En algún momento de mi vida, cuando el dolor ha sido muy profundo, cuando era incapaz de ver que Cristo camina a mi lado, la desesperanza se hacía muy presente en mi andar cotidiano. Con el tiempo, he comprendido que en realidad me faltaba la fe, la confianza y el abandono en Dios. Por eso ahora, aunque haya momentos muy difíciles, no permito que la desesperanza se cuele en mi vida, no dejo que se aloje en el sagrario de mi corazón donde mora el Dios de la esperanza. Ante lo único que estoy dispuesto a arrodillarme es ante el Padre Dios, pero no ante la ingratitud de la desesperanza. Cuando uno se postra ante la desazón tiñe de negro los pensamientos positivos y la esperanza —que siempre viste de verde— acaba diluyéndose ante la negatividad de la confusión interior. Cuando uno desespera deja de luchar, deja vía libre a los vicios pues considera que no los podrá corregir, se aleja de las buenas acciones y se aparta del camino de la virtud. Todo ello le hunde en las aguas movedizas de la tristeza que paralizan cualquier acción del hombre.
Pero cuando te postras ante el Cristo crucificado —y observas sus manos y sus pies llagados y tanto sufrimiento callado— comprendes que en el sacrificio del amor está la esperanza.

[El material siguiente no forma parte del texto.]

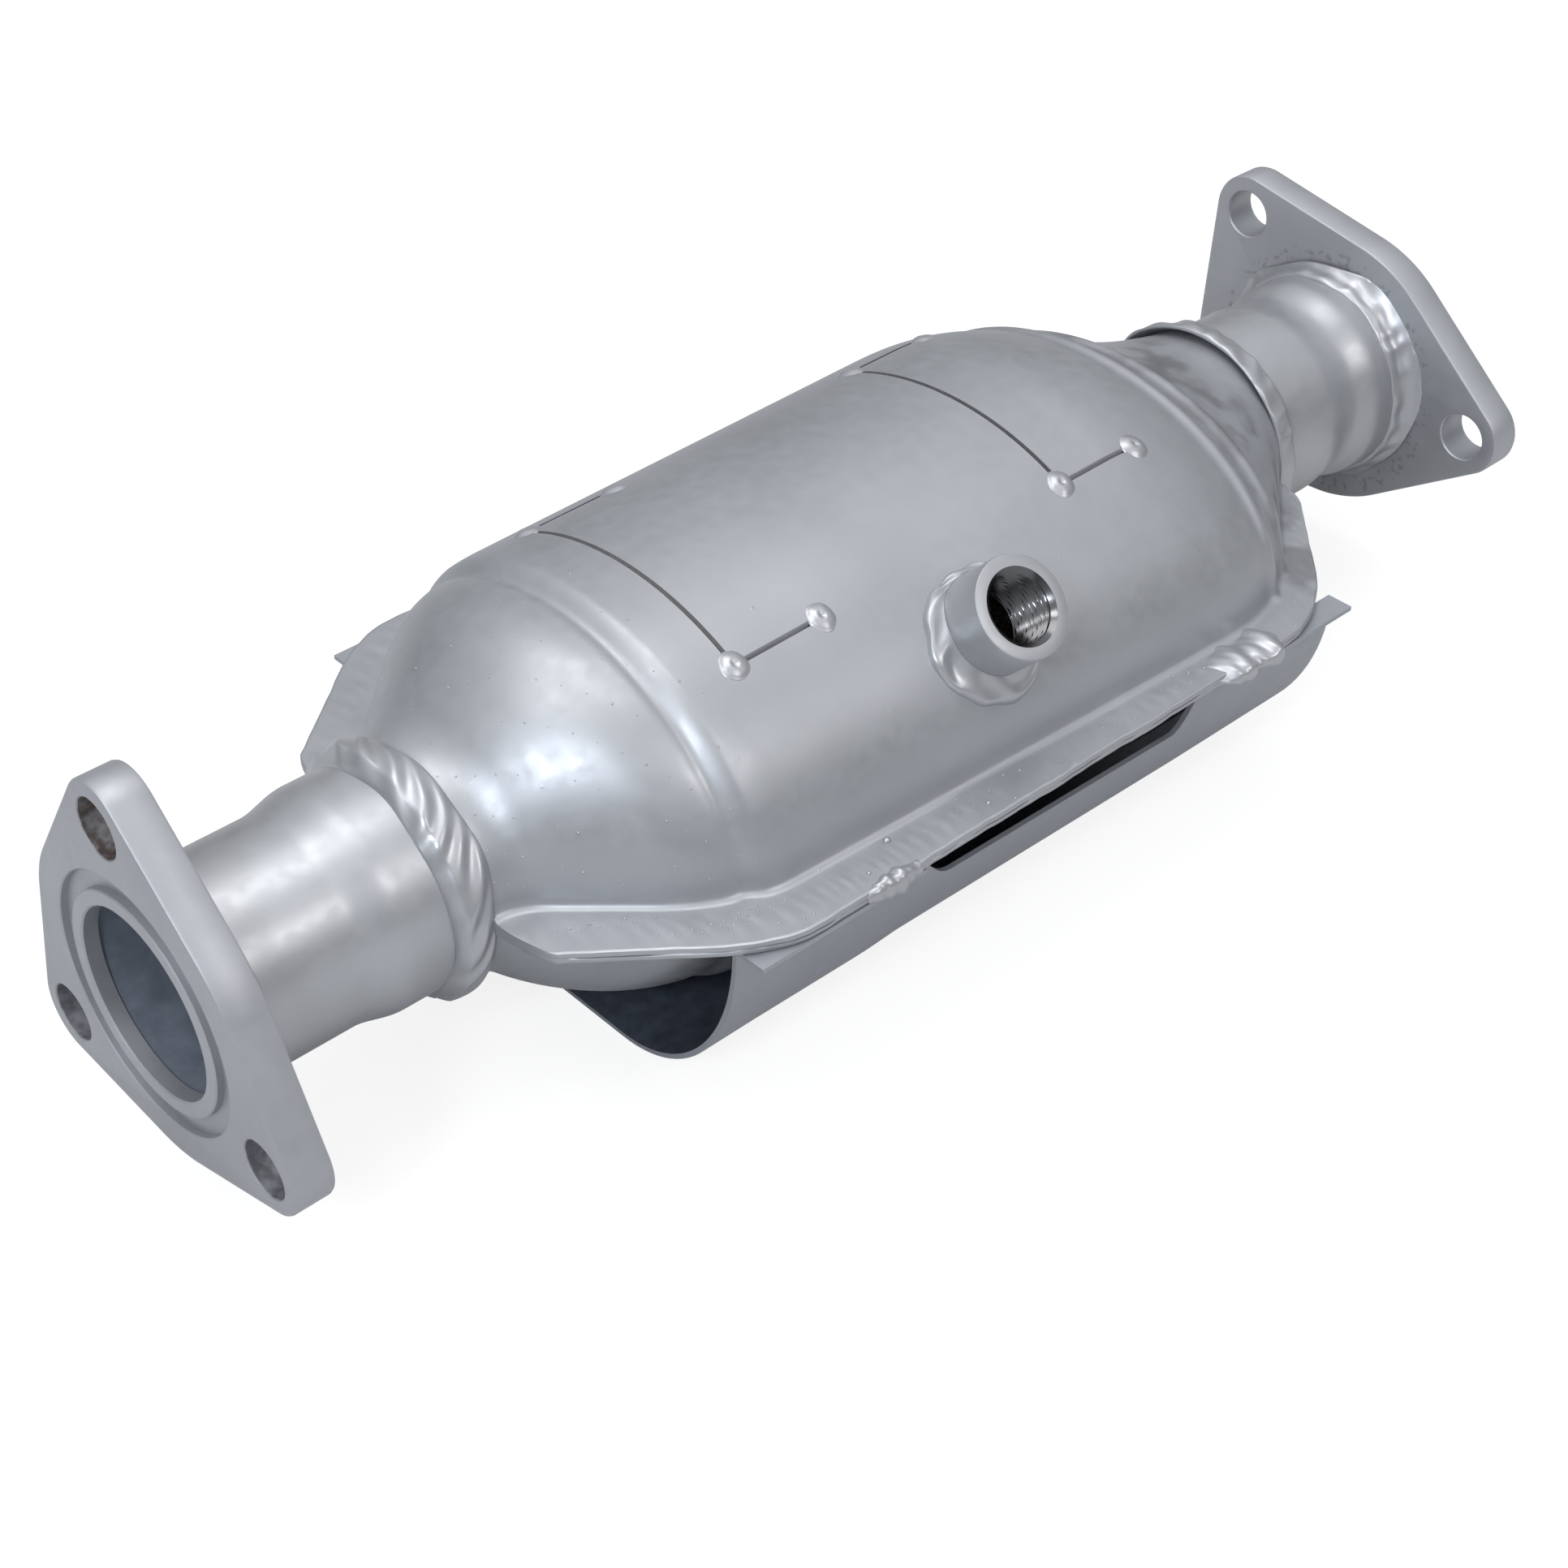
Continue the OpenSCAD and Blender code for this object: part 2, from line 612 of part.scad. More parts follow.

Y toda desesperanza revierte en fe, el miedo desaparece, las lágrimas se secan, el peso de las cargas cotidianas se descargan al pie de la Cruz aliviando el peso del dolor.
Contemplando y adorando la Cruz es posible depositar toda la voluntad de mi vida, cualquier problema, tristeza, desolación, cansancio, sufrimiento, dolor… porque ese Cristo colgado de la Cruz que sostiene mi vida sabe hasta qué punto puedo llegar a soportar el sufrimiento que me embarga y será Él mismo quien me de la fuerza necesaria para salir airoso de la prueba. Es Él —y solo Él— el que me ayuda a cambiar la percepción de las cosas, a mirar la vida con otra perspectiva, a aumentar esa fe débil que me embarga, a pulir todas aquellas aristas que necesitan ser cambiadas y, sobre todo, a perfeccionar los trazos de mi vida. Cuando uno deposita en Dios toda su confianza el camino es siempre más fácil y la desesperanza se aleja hasta perderla en el horizonte.

¡Señor, no permitas que cuando llegue la cruz a mi vida me desoriente y experimente la impotencia de mi humanidad! ¡Ayúdame, Señor, en Los momentos de oscuridad a ir buscando a tientas Tu rostro! ¡Señor, Tu sabes que las pruebas se me hacen muy duras y pierdo la seguridad y la confianza porque no estoy seguro de nada ni estoy para nada! ¡Señor, Te contemplo en la Cruz y aún así tengo dudas y el desaliento me derrumba muchas veces! ¡Espíritu Santo, en los momentos de aflicción no permitas que deje de rezar que mi oración no rebote en los fríos muros del silencio! ¡Yo sé, Señor, que estás aquí, que me observas y que me escuchas per muchas veces tengo miedo y aunque a veces no sienta nada quiero creerlo de verdad! ¡Aquí tienes, Señor, mis pesares, mis miedos, mis mi futuro… ocúpate Tú ahora de todos ellos y de mis cosas, de la incertidumbre dolorosa que impregna mi alma que solo Tú sabes llena de miserias! ¡Haz, Señor, que Tu rostro ilumine la oscuridad de mi confusión! ¡Sin sentirte a mi lado todo es más difícil! ¡Ven, Señor, ven pronto y sálvame de mi mismo, toma mi corazón y dame la fuerza y el valor para líbrame de mis inquietudes e iniquidades! ¡Te pido, Señor, el don de la alegría a pesar de mis dificultades y del sufrimiento! ¡Te quiero, Señor, y espero sólo en Ti! ¡Ayúdame a sacar fruto abundante de los momentos de dificultad abrazándome a Tu Cruz, junto a María!